Worked scenario — Mains qualifier from Pune
Meet Aniket, who wrote CSE 2026 Mains:
- 1 Sep 2026: Mains done. Takes 7-day vacation in Coorg.
- 8 Sep: Returns. Prints DAF-I. Identifies 3 weak spots: 'reading' as hobby is too vague; cadre preference list was alphabetical (not researched); his MBA project in CSR needs anchoring to current affairs.
- Oct 2026: Reads 4 books deeply. Picks 3 favourite authors. Joins a Yoga centre — now he can defend yoga as a hobby.
- Nov 2026: Mains result + DAF-II opens. He already has 9-page draft. Fills DAF-II in 3 sittings, submits on Day 5.
- Dec 2026 – Feb 2027: 5 mock interviews. Final interview slot: 20 Feb 2027.
- Final: AIR 87. Allotted IRS(IT).
Topper insight — Ishita Kishore (AIR 1, CSE 2022)

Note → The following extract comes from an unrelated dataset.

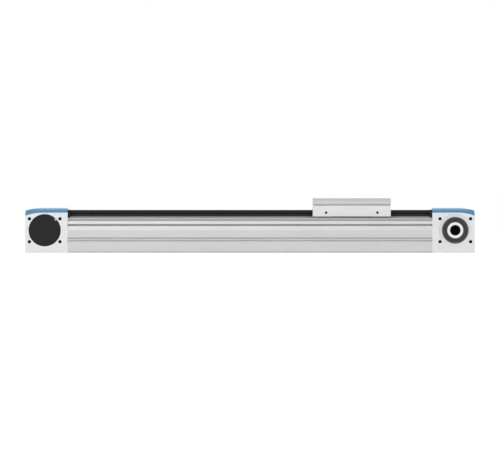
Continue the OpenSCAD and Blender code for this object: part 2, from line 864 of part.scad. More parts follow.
module slide_outline() {
    half = slide_w / 2;
    neck_z = body_top_z - neck_h;
    polygon(both_halves([
        [half - skirt_bevel, skirt_z], [half, skirt_z + skirt_bevel],
        [half, neck_z - skirt_bevel], [half - skirt_bevel, neck_z], [half - neck_inset, neck_z],
        [half - neck_inset, body_top_z]
    ]));
}

module slide_body() {
    color([0.87, 0.87, 0.88]) on_slide() difference() {
        along_x(slide_l) difference() {
            slide_outline();
            polygon(both_halves([
                [tunnel_half + 2, skirt_z - 1], [tunnel_half + 1, skirt_z],
                [tunnel_half, skirt_z + 1], [tunnel_half, ceiling_z]
            ]));
        }
        both_sides() {
            block(-cassette_l / 2 - play, cassette_l / 2 + play, cassette_in - play, cassette_out + play,
                skirt_z - cut, cassette_z1 + play);
            for (x = cassette_screw_x()) {
                rod_z(cassette_screw_d / 2 + hole_clear, cassette_z1 - cut, body_top_z + cut,
                    x, cassette_screw_y());
                rod_z(cassette_head_d / 2 + hole_clear, body_top_z - cassette_head_deep, body_top_z + cut,
                    x, cassette_screw_y());
            }
            for (x = clamp_screw_x()) {
                rod_z(clamp_screw_d / 2 + hole_clear, ceiling_z - cut, body_top_z + cut, x, clamp_screw_y);
                rod_z(clamp_head_d / 2 + hole_clear, body_top_z - clamp_head_deep, body_top_z + cut,
                    x, clamp_screw_y);
            }
            for (s = [-1, 1]) {
                rod_y(nipple_d / 2 + fit, slide_w / 2 - nipple_l, slide_w / 2 + cut,
                    s * nipple_dx / 2, nipple_z);
                rod_z(2, body_top_z - 5, body_top_z + cut, s * plate_screw_x, plate_screw_y);
            }
        }
        for (s = [-1, 1]) {
            inner = s * (slide_l / 2 - wiper_t);
            outer = s * (slide_l / 2 + cut);
            deep = s * (slide_l / 2 - wiper_screw_l - play);
            block(min(inner, outer), max(inner, outer), -wiper_half - play, wiper_half + play,
                skirt_z - cut, wiper_z1 + play);
            for (y = [-1, 1])
                rod_x(1, min(inner, deep), max(inner, deep), y * wiper_screw_y, wiper_z1 - 3);
        }
    }
}

function cassette_screw_x() = [-cassette_screw_dx, cassette_screw_dx];
function cassette_screw_y() = (ball_y + return_y) / 2;
function clamp_screw_x() = [
    for (s = [-1, 1], d = [3.5, clamp_l - 3.5]) s * (clamp_out - d)
];

module slide_top_plate() {
    half = plate_w / 2;
    top = body_top_z + plate_t;
    color([0.80, 0.80, 0.81]) on_slide() difference() {
        along_x(slide_l) polygon(both_halves([
            [half, body_top_z], [half, top - 3.8], [half - plate_line_d, top - 3.6],
            [half - plate_line_d, top - 2], [half, top - 1.8],
            [half, top - plate_edge], [half - plate_edge, top]
        ]));
        both_sides() {
            for (s = [-1, 1]) {
                x = s * plate_hole_step / 2;
                rod_z(2.1, body_top_z - cut, top + cut, x, plate_hole_step / 2);
                rod_z(4.5, top - 2.1, top + cut, x, plate_hole_step / 2);
                rod_z(2 + hole_clear, body_top_z - cut, top + cut, s * plate_screw_x, plate_screw_y);
                rod_z(3.5 + hole_clear, top - 4.2, top + cut, s * plate_screw_x, plate_screw_y);
            }
        }
    }
}

module slide_plate_screws() {
    color([0.4, 0.4, 0.42]) on_slide() both_sides() for (s = [-1, 1])
        translate([s * plate_screw_x, plate_screw_y, body_top_z + plate_t - 4.2])
            cap_screw(3.96, plate_t - 4.2 + 4.8, 7, 4);
}

// Closed ball track: two straight bores joined by a milled turn at each end
module ball_track() {
    for (y = [ball_y, return_y])
        rod_x(track_r, -track_half, track_half, y, ball_z);
    for (s = [-1, 1])
        translate([s * track_half, ball_y + turn_r, ball_z]) intersection() {
            difference() {
                cylinder(r = turn_r + track_r, h = 2 * track_r, center = true);
                cylinder(r = turn_r - track_r, h = 2 * track_r + cut, center = true);
            }
            translate([s * cassette_l / 2, 0, 0])
                cube([cassette_l, cassette_l, 2 * track_r], center = true);
        }
}

// Built on the rear side, y > 0
module cassette() {
    difference() {
        along_x(cassette_l) polygon([
            [foot_step_y, cassette_z0], [cassette_out, cassette_z0], [cassette_out, cassette_z1],
            [cassette_in, cassette_z1], [cassette_in, foot_step_z], [foot_step_y, foot_step_z - 1]
        ]);
        ball_track();
        block(-track_half - play, track_half + play, strip_in - play, strip_out + play,
            ball_z - strip_h / 2 - play, ball_z + strip_h / 2 + play);
        for (x = cassette_screw_x())
            rod_z(cassette_screw_d / 2, ball_z + strip_h / 2 + cassette_screw_floor, cassette_z1 + cut,
                x, cassette_screw_y());
    }
}

module rear_ball_cassette() {
    color([0.11, 0.11, 0.12]) on_slide() cassette();
}

module front_ball_cassette() {
    color([0.11, 0.11, 0.12]) on_slide() mirror([0, 1, 0]) cassette();
}

module raceway_strips() {
    color([0.6, 0.6, 0.63]) on_slide() both_sides() difference() {
        block(-track_half, track_half, strip_in, strip_out, ball_z - strip_h / 2, ball_z + strip_h / 2);
        rod_x(track_r, -track_half - cut, track_half + cut, ball_y, ball_z);
    }
}

// Place of a ball along the closed track, by path length
function track_point(s) =
    let (straight = 2 * track_half, turn = PI * turn_r, mid = ball_y + turn_r)
    s < straight ? [s - track_half, ball_y]
    : s < straight + turn
        ? [track_half, mid] + polar(turn_r, (s - straight) / turn_r * 180 / PI - 90)
    : s < 2 * straight + turn ? [track_half - (s - straight - turn), return_y]
    : [-track_half, mid] + polar(turn_r, 90 + (s - 2 * straight - turn) / turn_r * 180 / PI);

module cassette_balls() {
    color([0.8, 0.8, 0.82]) on_slide() both_sides()
        for (i = [0 : balls_n - 1]) {
            p = track_point(i * track_len / balls_n);
            translate([p[0], p[1], ball_z]) sphere(r = ball_r);
        }
}

module cassette_screws() {
    color([0.4, 0.4, 0.42]) on_slide() both_sides() for (x = cassette_screw_x())
        translate([x, cassette_screw_y(), body_top_z - cassette_head_deep])
            cap_screw(cassette_screw_d - 2 * fit, body_top_z - cassette_head_deep - ball_z - strip_h / 2
                - cassette_screw_floor - screw_tip_gap, cassette_head_d, cassette_head_h);
}

module wiper(s) {
    lip = run_gap;
    edge = rail_w / 2 + lip;
    color([0.13, 0.13, 0.14]) on_slide() translate([s * (slide_l / 2 - wiper_t / 2), 0, 0]) difference() {
        along_x(wiper_t) difference() {
            round_rect(-wiper_half, wiper_half, skirt_z + 0.6, wiper_z1, 1.5);
            translate([-edge, 0]) square([2 * edge, ceiling_z]);
            for (m = [0, 1]) mirror([m, 0])
                polygon([
                    [edge - 1, 0], [edge + 1.9, 0],
                    [edge + 1.9, deck_z + 0.9], [edge - 0.1, deck_z + 2.9]
                ]);
            for (y = [-1, 1])
                translate([y * wiper_screw_y, wiper_z1 - 3]) circle(r = 1 + hole_clear);
        }
        for (y = [-1, 1])
            translate([s * (wiper_t / 2 - 1), y * wiper_screw_y, wiper_z1 - 3]) rotate([0, s * 90, 0])
                cylinder(r1 = 1 + hole_clear, r2 = 2 + hole_clear, h = 1 + play);
    }
}

module wiper_screws() {
    color([0.45, 0.45, 0.47]) on_slide() for (s = [-1, 1], y = [-1, 1])
        translate([s * slide_l / 2, y * wiper_screw_y, wiper_z1 - 3]) rotate([0, s * 90, 0])
            flat_screw(1.96, wiper_screw_l);
}

// Jaw under the belt: ridges reach up between the teeth, cheeks stand beside the belt
module belt_clamp(x0, x1, teeth) {
    ridge_half = (pitch - tooth_root_w) / 2 - clamp_tooth_gap / 2;
    ridge_z = belt_land_z - clamp_tooth_gap;
    base_z = belt_tip_z - clamp_tooth_gap;
    color([0.75, 0.75, 0.77]) difference() {
        union() {
            block(x0, x1, -clamp_half, clamp_half, clamp_z0, base_z);
            for (s = [-1, 1])
                block(x0, x1, s > 0 ? clamp_cheek : -clamp_half, s > 0 ? clamp_half : -clamp_cheek,
                    clamp_z0, ceiling_z);
            intersection() {
                block(x0, x1, -clamp_cheek, clamp_cheek, clamp_z0, ridge_z);
                along_y(2 * clamp_cheek) for (x = teeth)
                    polygon([
                        [x + pitch / 2 - ridge_half - 0.3, base_z - cut],
                        [x + pitch / 2 + ridge_half + 0.3, base_z - cut],
                        [x + pitch / 2 + ridge_half, ridge_z], [x + pitch / 2 - ridge_half, ridge_z]
                    ]);
            }
        }
        for (x = clamp_screw_x())
            for (s = [-1, 1])
                rod_z(clamp_screw_d / 2, clamp_z0 - cut, ceiling_z + cut, slide_x + x, s * clamp_screw_y);
    }
}

module left_belt_clamp() {
    x0 = slide_x - clamp_out;
    belt_clamp(x0, x0 + clamp_l, left_teeth(x0 - pitch, x0 + clamp_l));
}

module right_belt_clamp() {
    x1 = slide_x + clamp_out;
    belt_clamp(x1 - clamp_l, x1, right_teeth(x1 - clamp_l - pitch, x1));
}

module belt_clamp_screws() {
    color([0.4, 0.4, 0.42]) on_slide() both_sides() for (x = clamp_screw_x())
        translate([x, clamp_screw_y, body_top_z - clamp_head_deep])
            cap_screw(clamp_screw_d - 2 * fit, body_top_z - clamp_head_deep - clamp_z0 - screw_tip_gap,
                clamp_head_d, clamp_head_h);
}

module lube_nipples() {
    color([0.55, 0.55, 0.57]) on_slide() both_sides() for (s = [-1, 1]) difference() {
        rod_y(nipple_d / 2, slide_w / 2 - nipple_l, slide_w / 2 - 0.4, s * nipple_dx / 2, nipple_z);
        rod_y(nipple_d / 4, slide_w / 2 - 1.6, slide_w / 2 + cut, s * nipple_dx / 2, nipple_z);
    }
}

// ---------- the two ends ----------

module drive_end_cap() { at_drive() end_cap(); }
module return_end_cap() { at_return() end_cap(); }
module drive_top_cover() { at_drive() top_cover(); }
module return_top_cover() { at_return() top_cover(); }
module drive_cap_screws() { at_drive() cap_screws(); }
module return_cap_screws() { at_return() cap_screws(); }
module drive_cover_screws() { at_drive() cover_screws(); }
module return_cover_screws() { at_return() cover_screws(); }
module drive_buffer() { at_drive() buffer(); }
module return_buffer() { at_return() buffer(); }
module drive_rear_blanking_cap() { at_drive() blanking_cap(false); }
module return_rear_blanking_cap() { at_return() blanking_cap(false); }
module return_front_blanking_cap() { at_return() mirror([0, 1, 0]) blanking_cap(true); }
module drive_bearing_outer_rings() { at_drive() bearing_outer_rings(); }
module return_bearing_outer_rings() { at_return() bearing_outer_rings(); }
module drive_bearing_seals() { at_drive() bearing_seals(); }
module return_bearing_seals() { at_return() bearing_seals(); }
module drive_idler_axle() { at_drive() idler_axle(); }
module return_idler_axle() { at_return() idler_axle(); }
module drive_pulley() { at_drive() pulley(0); }
module return_pulley() { at_return() pulley(-return_phase); }
module drive_pulley_flanges() { at_drive() pulley_flanges(); }
module return_pulley_flanges() { at_return() pulley_flanges(); }
module drive_bearing_inner_rings() { at_drive() bearing_inner_rings(); }
module return_bearing_inner_rings() { at_return() bearing_inner_rings(); }
module drive_bearing_balls() { at_drive() bearing_balls(); }
module return_bearing_balls() { at_return() bearing_balls(); }
module drive_bearing_cages() { at_drive() bearing_cages(); }
module return_bearing_cages() { at_return() bearing_cages(); }
module drive_idler_roller() { at_drive() idler_roller(); }
module return_idler_roller() { at_return() idler_roller(); }
module drive_idler_bush() { at_drive() idler_bush(); }
module return_idler_bush() { at_return() idler_bush(); }
module left_wiper() { wiper(-1); }
module right_wiper() { wiper(1); }

profile();
guide_rail();
rail_screws();
drive_end_cap();
return_end_cap();
drive_top_cover();
return_top_cover();
drive_cap_screws();
return_cap_screws();
drive_cover_screws();
return_cover_screws();
drive_buffer();
return_buffer();
drive_rear_blanking_cap();
return_front_blanking_cap();
return_rear_blanking_cap();
toothed_belt();
drive_bearing_outer_rings();
return_bearing_outer_rings();
drive_bearing_seals();
return_bearing_seals();
drive_idler_axle();
return_idler_axle();
drive_pulley();
drive_pulley_flanges();
drive_bearing_inner_rings();
return_pulley();
return_pulley_flanges();
return_bearing_inner_rings();
drive_bearing_balls();
drive_bearing_cages();
return_bearing_balls();
return_bearing_cages();
drive_idler_roller();
drive_idler_bush();
return_idler_roller();
return_idler_bush();
slide_body();
slide_top_plate();
slide_plate_screws();
front_ball_cassette();
rear_ball_cassette();
raceway_strips();
cassette_balls();
cassette_screws();
left_wiper();
right_wiper();
wiper_screws();
left_belt_clamp();
right_belt_clamp();
belt_clamp_screws();
lube_nipples();
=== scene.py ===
"""Finishes, small parts and studio for a belt driven linear axis."""

import json
import math

import bmesh
import bpy
from mathutils import Matrix, Vector


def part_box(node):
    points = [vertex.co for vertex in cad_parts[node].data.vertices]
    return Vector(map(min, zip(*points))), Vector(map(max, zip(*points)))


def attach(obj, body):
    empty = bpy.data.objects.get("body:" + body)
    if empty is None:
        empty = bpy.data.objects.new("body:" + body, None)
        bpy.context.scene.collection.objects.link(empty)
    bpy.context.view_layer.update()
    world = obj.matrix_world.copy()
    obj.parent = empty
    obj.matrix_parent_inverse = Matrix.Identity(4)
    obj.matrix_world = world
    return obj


bl_info = {
    "name": "Belt Driven Linear Axis",
    "version": (1, 0, 0),
    "blender": (4, 5, 0),
    "location": "View3D > Sidebar > Linear Axis",
    "description": "Finishes, small parts and studio for a belt driven linear axis",
    "category": "Object",
}

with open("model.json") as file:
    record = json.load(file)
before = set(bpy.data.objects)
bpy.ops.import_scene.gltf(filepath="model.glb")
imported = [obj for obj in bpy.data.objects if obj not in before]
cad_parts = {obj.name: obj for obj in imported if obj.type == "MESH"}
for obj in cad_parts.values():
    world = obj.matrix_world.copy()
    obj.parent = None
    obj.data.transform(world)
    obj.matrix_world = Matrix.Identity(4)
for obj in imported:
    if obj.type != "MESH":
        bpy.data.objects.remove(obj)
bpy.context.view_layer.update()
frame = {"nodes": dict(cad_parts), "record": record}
MM = 0.001


def span(node):
    """Lowest and highest corner of a CAD node, in metres."""
    low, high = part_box(node)
    return Vector(low), Vector(high)


def middle(node):
    """Middle of a CAD node's box, in metres."""
    low, high = span(node)
    return (low + high) / 2


MOUNTS = {mount["name"]: mount for mount in frame["record"]["mounts"]}
DRIVE_SHAFT = middle("drive_pulley")
HALF_WIDTH = span("drive_end_cap")[1].y
DECK = span("profile")[1].z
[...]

Ishita publicly shared that her single biggest interview prep activity was reading her own DAF 30+ times until every word felt natural. She also stressed early start: 'The moment Mains ended, I made a list of every DAF line that could trigger a question. That list became my prep map.'
Recent change — Service preference updation in DAF-II
From CSE 2025 onwards, DAF-II formally includes a 'service preference updation window' — meaning you can re-rank services from what you submitted in DAF-I. Use this if your priorities shifted in the year between. Many candidates who deeply researched services between DAF-I and DAF-II make small, valuable changes here.
Mentor's golden rule
The interview is not about preparation in the last 30 days — it is about whether your DAF-II is the truth of who you are. Start now. Your 9 months of self-investigation pay off across a 35-year career.